Huw Jones, Chair of the S4C Authority, shared his vision of the Channel in four years’ time in an address to the Institute of Welsh Affairs today (Tuesday 18 October).
According to Huw Jones S4C will be leaner but more effective by 2015.
“It will be a multi-media organisation responsible for commissioning and broadcasting original content which will make an important contribution to a rich and attractive culture through the medium of Welsh,” he said. “It will be facilitating access to the service for those who don’t speak Welsh.
“It will be an effective partner for the BBC – managing itself but being accountable to the BBC Trust for its use of licence money and to the Government for the other public money.”
From the standpoint of the language, economically and culturally S4C will continue to play an all-important role in the life of the nation.
Huw Jones said that in 2015 ‘S4C will be an integral part of the development and continuation of the Welsh language and making far-reaching economic and cultural contributions.’
He said, “It will continue to be a firm foundation for the independent production sector in Wales which will, in its turn, be increasingly successful in wider markets.”

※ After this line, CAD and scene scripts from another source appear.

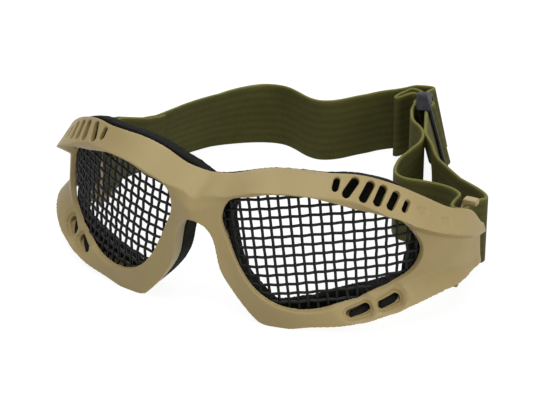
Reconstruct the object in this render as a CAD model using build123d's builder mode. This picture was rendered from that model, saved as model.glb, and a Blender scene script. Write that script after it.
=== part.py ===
from build123d import *
import os
from math import cos, hypot, radians, sin, tan

os.makedirs("parts", exist_ok=True)

# Mesh safety goggles: a moulded wrap-around frame, two woven wire lenses, a foam gasket
# and an elastic head strap that runs through a three-bar slider.
# Lengths are millimetres. +Z is up, the wearer looks along -Y, and the part stands on Z = 0.
# Every section of the frame lies in a plane that fans out from one upright axis behind the face.

# Driving dimensions of the frame
half_width = 89.5
frame_height = 60.4
wall = 2.4
front_reach = 70.5
cut_overrun = 6.0
table_size = 400.0

# Driving dimensions of the lenses, the gasket, the strap and the slider
lens_wire = 0.8
lens_pitch = 4.3
lens_gap = 0.15
lens_margin = 3.2
foam_thickness = 4.0
foam_width = 5.0
vent_cover = 14.0
vent_cover_angles = (28, 42)
strap_width = 28.0
strap_thickness = 1.4
strap_reach = 105.5
slider_length = 19.0
slider_bar = 1.7
slider_bar_length = 2.6
slider_plate = 2.6
slider_round = 1.6
return_lead = 12.0
thread_rows = 2
thread_step = 1.2
thread_width = 0.6
thread_height = 0.3
thread_gap = 0.02
thread_share = 0.8
fit_gap = 0.15
foam_gap = 0.3

# The strap's lower edge at the slider, which stands on the table below it
slider_lift = slider_plate + 2 * fit_gap

# The axis of the fan is placed so that the front and the rear of the part are equally far from Y = 0
axis_y = (front_reach - strap_reach) / 2


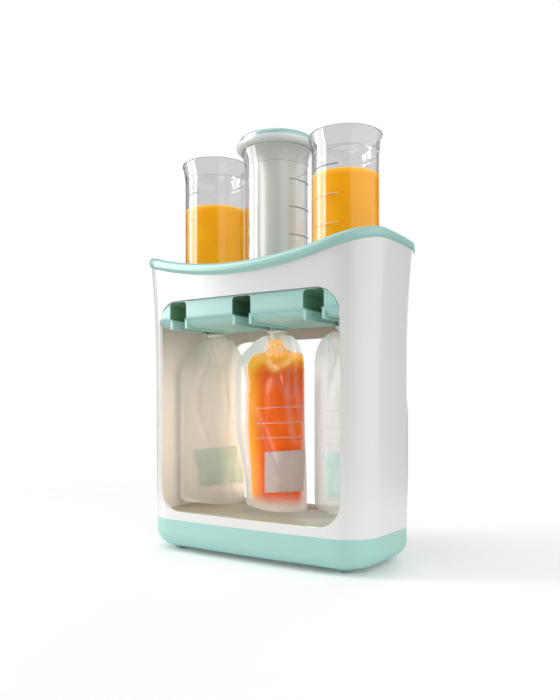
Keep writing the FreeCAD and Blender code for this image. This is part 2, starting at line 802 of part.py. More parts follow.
def make_press():
    edge = "Sizes.press_cap_radius - Sizes.press_cap_edge"
    shoulder = "Sizes.press_cap_bottom + Sizes.press_cap_side"
    cap = [
        ("0", "Sizes.press_cap_bottom"),
        (edge, "Sizes.press_cap_bottom"),
        (edge, shoulder),
        ("0", "Sizes.press_cap_top"),
    ]
    reach = size("press_cap_radius") - size("press_cap_edge")
    rise = size("press_cap_top") - size("press_cap_bottom") - size("press_cap_side")
    dome = (reach ** 2 + rise ** 2) / (2 * rise)
    half = reach / 2
    arcs = {
        1: (size("press_cap_radius"), size("press_cap_bottom") + size("press_cap_side") / 2),
        2: (half, size("press_cap_top") - dome + math.sqrt(dome ** 2 - half ** 2)),
    }
    keep(turned("press_cap", cap, arcs), "press_cap")
    bore = "Sizes.press_shaft_radius - Sizes.press_shaft_wall"
    shaft = [
        (bore, "Sizes.press_shaft_bottom"),
        ("Sizes.press_shaft_radius", "Sizes.press_shaft_bottom"),
        ("Sizes.press_shaft_radius", "Sizes.trumpet_start"),
        ("Sizes.trumpet_radius", "Sizes.press_flange_bottom"),
        ("Sizes.press_flange_radius", "Sizes.press_flange_bottom"),
        (f"{edge} - Sizes.spout_bevel", "Sizes.press_cap_bottom"),
        (bore, "Sizes.press_cap_bottom"),
    ]
    keep(turned("press_shaft", shaft, {2: TRUMPET_BEND, 4: FLANGE_BEND}), "press_shaft")
    wipe = "Sizes.tube_radius - Sizes.tube_wall - Sizes.piston_clearance"
    waist = "Sizes.piston_waist_radius"
    top = "Sizes.press_shaft_bottom"
    plug = f"{bore} - {PLUG_GAP}"
    piston = [
        ("0", "Sizes.piston_tip"),
        ("Sizes.outlet_bore", "Sizes.piston_tip"),
        (wipe, "Sizes.piston_bottom"),
        (wipe, "Sizes.piston_bottom + Sizes.piston_band"),
        (waist, "Sizes.piston_bottom + Sizes.piston_band + 1"),
        (waist, f"{top} - Sizes.piston_band - 1"),
        (wipe, f"{top} - Sizes.piston_band"),
        (wipe, top),
        (plug, top),
        (plug, f"{top} + Sizes.piston_plug"),
        ("0", f"{top} + Sizes.piston_plug"),
    ]
    keep(turned("press_piston", piston), "press_piston")


# Pouches: a film bag hung by the flange of a moulded spout

def make_spout(side):
    neck = "Sizes.spout_neck_radius"
    flange = "Sizes.spout_flange_radius"
    thread = "Sizes.spout_thread_radius"
    collar = "Sizes.pouch_neck_top"
    rest = "Sizes.ledge_top + Sizes.fit_gap"
    bevel = "Sizes.spout_bevel"
    section = [
        ("Sizes.spout_bore", "Sizes.pouch_neck_bottom"),
        (f"{neck} - {bevel}", "Sizes.pouch_neck_bottom"),
        (neck, f"{collar} - Sizes.spout_flange"),
        (neck, collar),
        (flange, f"{collar} + {bevel}"),
        (flange, f"{collar} + Sizes.spout_flange"),
        (neck, f"{collar} + Sizes.spout_flange + {bevel}"),
        (neck, rest),
        (flange, rest),
        (flange, f"{rest} + Sizes.spout_flange"),
        (thread, f"{rest} + Sizes.spout_flange + {bevel}"),
        (thread, "Sizes.spout_top"),
        ("Sizes.spout_bore", "Sizes.spout_top"),
    ]
    name = f"pouch_spout_{side}"
    return keep(turned(name, section, (), SIDES[side]), name)


def bag(label, levels, x):
    """Loft through upright stacked ellipses: half width, half thickness, height."""
    rings = []
    for number, (wide, thick, height) in enumerate(levels):
        ring = doc.addObject("Part::Ellipse", f"{label}_ring_{number}")
        ring.setExpression("MajorRadius", wide)
        ring.setExpression("MinorRadius", thick)
        ring.setExpression("Placement.Base.z", height)
        ring.setExpression("Placement.Base.x", x)
        rings.append(ring)
    solid = doc.addObject("Part::Loft", label)
    solid.Sections = rings
    solid.Solid = True
    return solid


BAG_FORM = [
    # Share of the half width, share of the swell, share of the spout's boat
    (0.87, 0.66, 0.0),
    (0.99, 0.99, 0.0),
    (0.99, 0.97, 0.0),
    (0.95, 0.84, 0.04),
    (0.87, 0.48, 0.39),
    (0.58, 0.0, 1.0),
]


BOAT_MARGIN = 1.6
SEAT_GAP = 0.5


def bag_levels(swell, shrink):
    """Even levels of a bag whose half thickness is swell, drawn in by shrink."""
    rise = "(Sizes.pouch_neck_top - Sizes.pouch_bottom)"
    boat = f"(Sizes.spout_neck_radius + {BOAT_MARGIN})"
    last = len(BAG_FORM) - 1
    levels = []
    for number, (width, bulge, neck) in enumerate(BAG_FORM):
        levels.append((
            f"Sizes.pouch_half_width * {width} - {shrink}",
            f"{swell} * {bulge} + {boat} * {neck} - {shrink}",
            f"Sizes.pouch_bottom + {rise} * {number} / {last}",
        ))
    return levels


def make_pouches():
    for side, x in SIDES.items():
        make_spout(side)
        swell = "Sizes.pouch_half_fill" if side == "middle" else "Sizes.pouch_half_empty"
        skin = bag(f"bag_{side}", bag_levels(swell, "0"), x)
        seat = cylinder(
            f"spout_seat_{side}", "Sizes.spout_neck_radius + Sizes.fit_gap",
            f"Sizes.pouch_neck_bottom - {SEAT_GAP}", "Sizes.pouch_neck_top + Sizes.tool_overrun", x,
        )
        film = cut(f"seated_film_{side}", skin, seat)
        if side == "middle":
            inner = bag("puree_bag", bag_levels(swell, "Sizes.film"), x)
            slab = box(
                "puree_slab",
                ("-Sizes.tool_reach", "-Sizes.tool_reach", "Sizes.pouch_bottom + Sizes.film"),
                ("Sizes.tool_reach", "Sizes.tool_reach", "Sizes.pouch_fill_top"),
            )
            puree = doc.addObject("Part::Common", "pouch_puree_middle")
            puree.Base = inner
            puree.Tool = slab
            keep(puree, "pouch_puree_middle")
            film = cut("hollow_film_middle", film, puree)
        keep(film, f"pouch_film_{side}")


make_base()
make_feet()
make_shell()
make_top_tray()
make_rail()
make_tubes()
make_press()
make_pouches()
doc.recompute()

for item in doc.Objects:
    if {"Invalid", "Error"} & set(item.State):
        raise RuntimeError(f"{item.Label} did not build: {item.State}")

os.makedirs("parts", exist_ok=True)
MESH_STEP = 0.4
MESH_TURN = 0.4
facets = 0
for node in nodes:
    shape = node.Shape
    if shape.isNull() or not shape.isValid():
        raise RuntimeError(f"{node.Label} has no valid shape")
    shape.exportStep(f"parts/{node.Label}.step")
    mesh = MeshPart.meshFromShape(
        Shape=shape, LinearDeflection=MESH_STEP, AngularDeflection=MESH_TURN, Relative=False
    )
    triangles = mesh.CountFacets
    facets += triangles
    spread = shape.BoundBox
    print(
        f"{node.Label:22s} solids {len(shape.Solids)} volume {shape.Volume / 1000:8.2f} cm3 "
        f"facets {triangles:5d} x {spread.XMin:7.1f} {spread.XMax:7.1f} "
        f"y {spread.YMin:6.1f} {spread.YMax:6.1f} z {spread.ZMin:6.1f} {spread.ZMax:6.1f}"
    )
print(f"{len(nodes)} nodes, {facets} facets")
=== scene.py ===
import math

import bpy
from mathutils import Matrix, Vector, noise


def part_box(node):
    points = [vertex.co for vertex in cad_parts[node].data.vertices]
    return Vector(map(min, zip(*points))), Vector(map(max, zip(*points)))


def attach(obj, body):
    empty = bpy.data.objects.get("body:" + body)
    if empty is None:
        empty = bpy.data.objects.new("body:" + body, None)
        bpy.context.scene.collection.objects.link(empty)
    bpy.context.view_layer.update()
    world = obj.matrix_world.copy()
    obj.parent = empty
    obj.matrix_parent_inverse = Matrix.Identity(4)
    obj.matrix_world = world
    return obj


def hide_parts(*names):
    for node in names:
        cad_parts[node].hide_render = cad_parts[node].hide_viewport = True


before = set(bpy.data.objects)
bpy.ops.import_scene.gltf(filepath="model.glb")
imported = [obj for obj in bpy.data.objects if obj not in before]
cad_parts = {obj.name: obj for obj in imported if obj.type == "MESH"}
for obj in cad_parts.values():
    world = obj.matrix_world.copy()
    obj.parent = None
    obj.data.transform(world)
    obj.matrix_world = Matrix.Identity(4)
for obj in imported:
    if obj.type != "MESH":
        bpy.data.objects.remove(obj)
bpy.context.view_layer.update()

MM = 0.001
TINY = 1e-6

scene = bpy.context.scene

# Camera: level, to the right of the front, with the horizon below the middle

CAMERA_PLACE = (0.30772, -0.46639, 0.1215)
CAMERA_TURN = 0.579
FOCAL_PIXELS = 693.7
FRAME_HEIGHT = 700
HORIZON_PIXEL = 400.7
SENSOR = 36.0
NEAREST = 0.01


def add_camera():
    data = bpy.data.cameras.new("camera")
    data.sensor_width = SENSOR
    data.lens = FOCAL_PIXELS / FRAME_HEIGHT * SENSOR
    data.shift_y = (HORIZON_PIXEL - FRAME_HEIGHT / 2) / FRAME_HEIGHT
    data.clip_start = NEAREST
    camera = bpy.data.objects.new("camera", data)
    camera.location = CAMERA_PLACE
    camera.rotation_euler = (math.pi / 2, 0, CAMERA_TURN)
    scene.collection.objects.link(camera)
    bpy.context.scene.camera = camera


# Light: white surround, a tall strip on the left and a wide dim panel on the right

SKY = (1.0, 1.0, 0.995, 1)
AMBIENT = 0.31
AMBIENT_GLOSS = 0.08
SEEN_THROUGH = 0.66
BACKDROP = 1.0
STRIP_POWER = 9.6
PANEL_POWER = 9.6
TOP_POWER = 4.8
REAR_POWER = 6.5
BOUNCE_POWER = 0.026
HIGHLIGHT_POWER = 34.0
SHEEN_POWER = 12.0
WHITE = (1, 1, 1)
WARM = (1.0, 0.66, 0.38)
STRIP_PLACE = (-1.0, -0.60, 0.62)
PART_MIDDLE = (0, 0, 0.2)
INNER_WALL = (-0.098, 0, 0.10)


def add_area(name, place, width, height, power, target=PART_MIDDLE, colour=WHITE):
    """Rectangular lamp that faces its target and isn't seen itself."""
    data = bpy.data.lights.new(name, "AREA")
    data.shape = "RECTANGLE"
    data.size = width
    data.size_y = height
    data.energy = power
    data.color = colour
    light = bpy.data.objects.new(name, data)
    light.location = place
    aim = Vector(target) - Vector(place)
    light.rotation_euler = aim.to_track_quat("-Z", "Y").to_euler()
    light.visible_camera = False
    light.visible_transmission = False
    scene.collection.objects.link(light)
    return light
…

Referring to the discussions between S4C, the BBC Trust and the Department for Culture, Media and Sport regarding arrangements for financing, governing and managing the channel from 2013-14 onwards, Huw Jones said he did not believe ‘it was all over for S4C’s independence’ in the new structure.
“I believe it’s possible, by continuing our discussions, to come to an agreement which, on the one hand, will acknowledge the fact that most of S4C’s budget from 2013 will come from the television licence fee and, on the other hand, that there is a commitment for S4C to keep its operational and editorial independence while creating a practical new partnership with the BBC,” he said.
The intensive nature of the discussions between the three parties showed how ‘sincere efforts on both sides were to come to a conclusion which respected the principles that were fundamental to the two organisations,’ he said.
“One of the things of vital importance to S4C is to be able to show clearly, under the new arrangement, that S4C can make its own final decisions on operational matters as well as editorial, for example when making recommendations regarding different ways of operating and that its own administrative officers are free to assess the benefits of each recommendation from the standpoint of the value it will bring to S4C’s service and S4C’s viewers.
Already in 2011 S4C has lost £11m compared to the budget available in 2010. Compared to what it would have received under the Broadcasting Act the reduction is £14.5m. Next year, 2012, the income will be down to £83m and it will remain at that level without an increase for inflation for a further two years. S4C faces a cut of about 36% in its income by 2015 compared to what would have been generated by the formula existing under the present Act, namely an increase in line with inflation.
Internally, a substantial number of savings have already been made and S4C’s financial plans mean that by 2014 the channel will have reached a level of reductions in internal costs which, as a percentage, will match the cuts in the programme budget.
Huw Jones said, “At present, there is no security of any sort regarding the budget that might be available beyond 2015 and mixed messages have been given regarding who will make the decision regarding our financing beyond that and how the decision will be made. On the one hand, the new agreement between the Government and the BBC states that the level of S4C’s income from the licence fee after 2015 will be for the BBC to decide. On the other hand, the Government itself has presented an amendment to the Public Bodies Bill which states that the Secretary of State will continue to have the responsibility of securing that S4C has sufficient funds at its disposal to fulfil its statutory duties. We have already voiced our concern about these mixed messages.
“What we all know, of course, is that there is no way the BBC can make any commitment beyond 2017 because that is when its current Royal Charter comes to and end. But it might within the BBC’s power to make a financial commitment to S4C from the licence fee money which will mean financial security from that source until 2017, and also for the Secretary of State to make it absolutely clear that he is serious about his intention to guarantee sufficient funding for S4C – from more than one source – in order to gave S4C financial security up to 2017.
“These two commitments can be made within the present timetable of the present agreement between S4C and the BBC given a general desire to convince the people of Wales that S4C’s financial future is safe, albeit at a level much lower than before, until 2017. Before that too, there will be a new Broadcasting Act to present in the life of this Parliament, and an opportunity presented then to consider again the foundations given to the service.
“By getting all these elements together, therefore, our aim is that our discussions will bear fruit, that there will an agreement that protects S4C’s independence while securing accountability to the BBC for the use of licence payers’ money, that there will be a practical and fruitful partnership and also financial security up to 2017. Having secured agreement on these matters, the promise given by the Secretary of State is that there will then be a public consultation and an opportunity for everyone with an interest in expressing an opinion to say whether the agreement fulfils what they consider important as the foundation of a successful Welsh television service.